House of Justice, House of Worship

Posted by Sen on January 21, 2009

wilmette1hoj-pillarsNow concerning nature, it is but the essential properties and the necessary relations inherent in the realities of things. And though these infinite realities are diverse in their character yet they are in the utmost harmony and closely connected together. As one’s vision is broadened and the matter observed carefully, it will be made certain that every reality is but an essential requisite of other realities. Thus to connect and harmonize these diverse and infinite realities an all-unifying Power is necessary, that every part of existent being may in perfect order discharge its own function.
(Abdu’l-Baha, Tablet to August Forel, pages 20-21)

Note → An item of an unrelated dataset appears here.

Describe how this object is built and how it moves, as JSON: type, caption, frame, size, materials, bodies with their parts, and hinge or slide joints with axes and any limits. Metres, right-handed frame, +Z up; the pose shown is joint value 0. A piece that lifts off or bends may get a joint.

In a letter dated 7 April 1999 the Universal House of Justice warns among other things of an “attempt to suggest that the Mashriqu’l-Adhkar should evolve into a seat of quasidoctrinal authority, parallel to and essentially independent of the Local House of Justice.” Although I am not aware that this idea has ever been put forward in the English-speaking Bahai world, the letter may be taken as evidence that it has or may emerge somewhere. So it seems a good idea to consider the relationship between the Mashriqu’l-Adhkar or House of Worship and the Houses of Justice (i.e., the Bahai administrative institutions, which at the local and national level are now known as Spiritual Assemblies). To understand the institutional relations at the core of the organic Bahai community, we will also have to include the guardianship.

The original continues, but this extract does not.